On paper, the contract referred to 7.5 percent more pay—but this increase was distributed in several stages over a period of 30 months! Converted to an annual rate the increase barely covered inflation. The increase was also distributed very unevenly. Preference was given above all to well-paid specialists who can earn much more in the private sector. Lower wage groups, however, failed to obtain the €200 that Verdi had originally demanded as an immediate increase—even after the 30 months had passed.

The fact that Verdi is now entering contract negotiations with an even lower demand indicates that far more extensive attacks on public sector employees have already been worked out in backroom talks. As was the case after the 2008 financial crisis, public service workers are expected to reimburse the billions pumped into the major corporations and money markets by the German government and European Central Bank in their response to the COVID-19 pandemic.

The chief negotiator for municipal employers left no doubt about this. “Actually, we should cut salaries in view of the difficult situation,” the mayor of Lüneburg, Ulrich Mägde (SPD), told the FAZ newspaper. He added he did not want to go so far, but declared that “the demands of the unions are completely exaggerated and there is nothing to distribute.” He also stated that a reduction of working hours in the east of the country from 40 to 39 hours was “unacceptable.”

Reinhard Sager, president of the municipal umbrella organisation, Deutscher Landkreistag, urged the unions to abandon their demands. It would be irresponsible, he said, to demand billions in times of tax shortfalls and crisis packages.

For its part, Verdi signaled its support. “We understand the environment,” said Christine Behle, who is responsible for public services on the union’s executive. “But we don’t want employees to be left behind either,” she added cautiously.

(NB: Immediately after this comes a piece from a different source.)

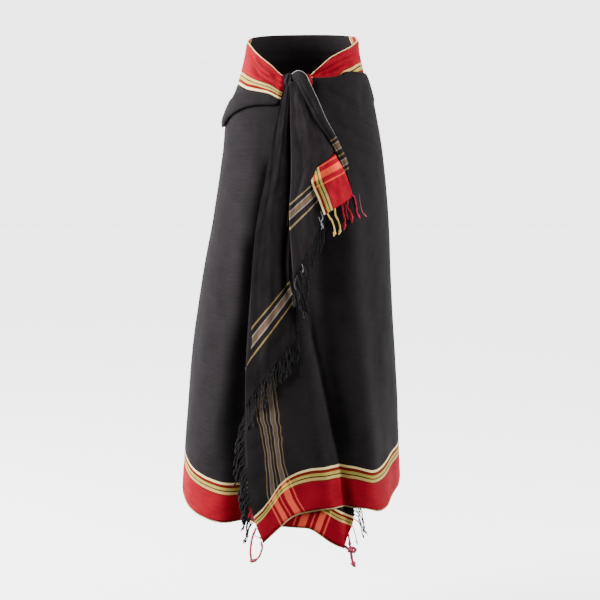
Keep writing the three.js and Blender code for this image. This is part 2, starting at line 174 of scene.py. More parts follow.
# Creases: points as x and height, half width, how far it stands out, and the layer it is in
creases = [
    # drag wrinkles on the border, running to the knot
    ([(-122, -7), (-100, -36), (-72, -58), (-40, -66)], 3, -4.6, "inner"),
    ([(-108, -14), (-88, -40), (-58, -58)], 4, 3.4, "inner"),
    ([(-118, -26), (-96, -54), (-66, -72), (-40, -76)], 3, -4.4, "inner"),
    ([(-122, -44), (-96, -68), (-60, -84)], 5, 3, "inner"),
    ([(-126, -60), (-104, -78), (-70, -92)], 4, -2, "inner"),
    ([(16, -58), (42, -44), (84, -24), (122, -10)], 3, -4.8, "outer"),
    ([(30, -46), (62, -26), (104, -6)], 4, 3.4, "outer"),
    ([(30, -58), (60, -48), (96, -30), (130, -22)], 3, -4.6, "outer"),
    ([(50, -56), (84, -44), (128, -34)], 4, 3.4, "outer"),
    # drag lines below the tuck on the right hip
    ([(45, -78), (88, -103), (132, -134)], 8, -3.2, "outer"),
    ([(60, -78), (98, -92), (140, -110)], 7, 2.6, "outer"),
    ([(30, -86), (62, -132), (96, -190)], 12, -2.2, "outer"),
    ([(126, -92), (142, -122), (150, -152)], 8, -2, "outer"),
    # soft wrinkles in the tuck on the left hip
    ([(-160, -92), (-120, -100), (-70, -104)], 6, -2.2, "inner"),
    ([(-165, -120), (-130, -110), (-90, -111)], 6, 2, "inner"),
    # the left side dips behind the outer end
    ([(-66, -230), (-82, -310), (-100, -447), (-118, -620)], 12, -7, "inner"),
    ([(-106, -400), (-114, -500), (-121, -620), (-130, -740)], 14, -10, "inner"),
    ([(-124, -600), (-130, -740), (-139, -850), (-140, -1060), (-138, -1300)], 28, -22, "inner"),
    ([(-90, -130), (-124, -400), (-138, -550), (-150, -645), (-165, -738), (-188, -854), (-198, -990)],
     28, 7, "inner"),
    # the outer end bulges at its free edge
    ([(-120, -830), (-114, -960), (-100, -1060)], 24, 5, "outer"),
    # the long fold that runs down to the right from under the fan
    ([(-14, -560), (6, -645), (34, -779), (64, -900), (84, -1040)], 26, 3.5, "outer"),
    ([(14, -560), (26, -645), (60, -779), (90, -900), (107, -1046), (112, -1200)], 9, -10, "outer"),
    ([(20, -560), (34, -645), (68, -779), (100, -900), (116, -1046)], 20, -7, "outer"),
    ([(40, -230), (44, -400), (50, -560), (68, -720), (88, -860), (104, -980)], 30, -15, "outer"),
    ([(106, -200), (112, -380), (118, -560), (136, -740), (154, -900), (166, -1060)], 26, 14, "outer"),
    # press creases
    ([(-250, -722), (-222, -716), (-190, -726)], 4, -1.2, "inner"),
    ([(-60, -860), (-30, -866), (0, -858)], 5, -1.2, "outer"),
    ([(-126, -905), (-90, -890), (-40, -898)], 5, -1.5, "outer"),
    ([(-122, -962), (-84, -946), (-50, -952)], 5, 1.5, "outer"),
    ([(-130, -30), (-40, -24), (60, -28), (122, -22)], 4, 3, "back"),
    ([(-120, -60), (-30, -88), (60, -70)], 9, -3, "back"),
]
creaseReach = 2.6  # half widths past which a crease is not felt
creaseTaper = 5  # a crease reaches its full depth within a fifth of its length


def levelAt(z):
    left, right, front, back = [lookUp(skirt["levels"], z, side) for side in (1, 2, 3, 4)]
    return left, right, front, back, (right - left) * skirt["sideShift"]


def flute(angle, z):
    out = 0.0
    for topAngle, hemAngle, width, depth, start in skirt["flutes"]:
        grown = min(1.0, max(0.0, (start - z) / (start - skirt["fluteEnd"])))
        if grown > 0:
            centre = mix(topAngle, hemAngle, grown)
            out += depth * ease(grown) * math.exp(-(((angle - centre) / width) ** 2))
    return out


def creaseAt(x, z, layer):
    out = 0.0
    for points, width, depth, where in creases:
        if where == layer:
            gap, along = nearLine(points, x, z)
            if gap < width * creaseReach:
                out += depth * math.exp(-((gap / width) ** 2)) * ease(min(along, 1 - along) * creaseTaper)
    return out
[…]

Verdi boss Frank Werneke made clear in Potsdam that the union was ruling out industrial action in the current round of contract talks. “I am not threatening with strikes” and “we do not want any escalation,” he assured, as long as “employers present a constructive offer at a very early stage.”

Verdi had gone so far as to propose delaying the contract negotiations by several months in exchange for a one-off payment, which would have further reduce the size of the pay increase. But municipal employers rejected the offer.

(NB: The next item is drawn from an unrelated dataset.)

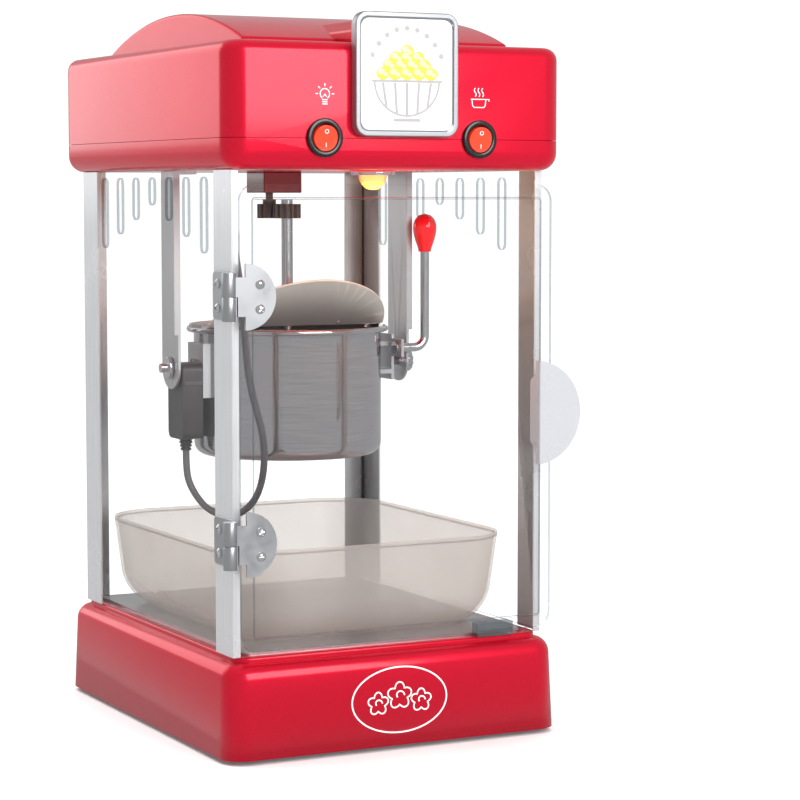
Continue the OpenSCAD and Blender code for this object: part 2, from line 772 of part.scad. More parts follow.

One year ago, Werneke a Social Democrat, replaced Green Party member Frank Bsirske as the head of Verdi. Under Bsirske’s leadership, Verdi had played a major role in imposing wage and job cuts in the public sector, the catastrophic consequences of which have become so apparent in the coronavirus crisis. More than any other bureaucrat, Bsirske embodies the transformation of unions from reformist workers organisations into company managers who suppress the class struggle and discipline workers. Werneke, who served as Bsirskes’ deputy for 17 years, is ensuring that this policy continues in a seamless fashion.

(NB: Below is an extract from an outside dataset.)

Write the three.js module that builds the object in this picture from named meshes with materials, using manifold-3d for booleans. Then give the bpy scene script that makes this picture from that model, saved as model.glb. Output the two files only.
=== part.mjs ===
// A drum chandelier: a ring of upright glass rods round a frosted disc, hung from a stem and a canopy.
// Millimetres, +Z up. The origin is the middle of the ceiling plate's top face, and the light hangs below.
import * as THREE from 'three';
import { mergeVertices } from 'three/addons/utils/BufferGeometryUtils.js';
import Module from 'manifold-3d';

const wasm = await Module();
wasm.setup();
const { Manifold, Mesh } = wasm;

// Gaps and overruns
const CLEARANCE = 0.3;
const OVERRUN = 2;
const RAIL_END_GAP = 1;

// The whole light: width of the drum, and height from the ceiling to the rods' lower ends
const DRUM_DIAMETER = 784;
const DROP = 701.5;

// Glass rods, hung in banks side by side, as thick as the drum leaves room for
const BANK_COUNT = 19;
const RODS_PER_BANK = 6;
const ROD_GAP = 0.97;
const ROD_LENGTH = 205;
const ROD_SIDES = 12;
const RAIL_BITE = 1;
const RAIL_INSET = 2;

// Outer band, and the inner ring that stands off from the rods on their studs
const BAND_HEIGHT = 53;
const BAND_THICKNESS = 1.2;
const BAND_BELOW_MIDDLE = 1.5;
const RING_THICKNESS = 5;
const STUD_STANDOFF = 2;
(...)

The public service contract bargaining comes as class antagonisms are intensifying enormously in Germany and around the world. By opening up schools without effective protective measures and boosting production, governments are putting countless lives at risk to ensure increased profits for the big corporations and banks. Hundreds of thousands of jobs are at stake in the auto, engineering and supply industries, not to mention the mass loss of jobs in the country’s service and cultural sectors.

There is growing resistance among workers, teachers, parents and students to these inhumane policies. In their attempts to resist, however, those affected come up against a wall of resistance from all of the parties represented in the Bundestag as well as from the unions. They are all determined to defend the interests of the “economy,” i.e., the fortunes of the rich elites at the expense of the needs of the majority.

The Socialist Equality Party calls on workers in all sectors to build a network of action committees, independent of the unions, to prepare a general strike against the opening up of schools and the policies of the ruling class. The public service contract bargaining round should be used to advance this initiative. Verdi must not be allowed to once again stab public service workers in the back.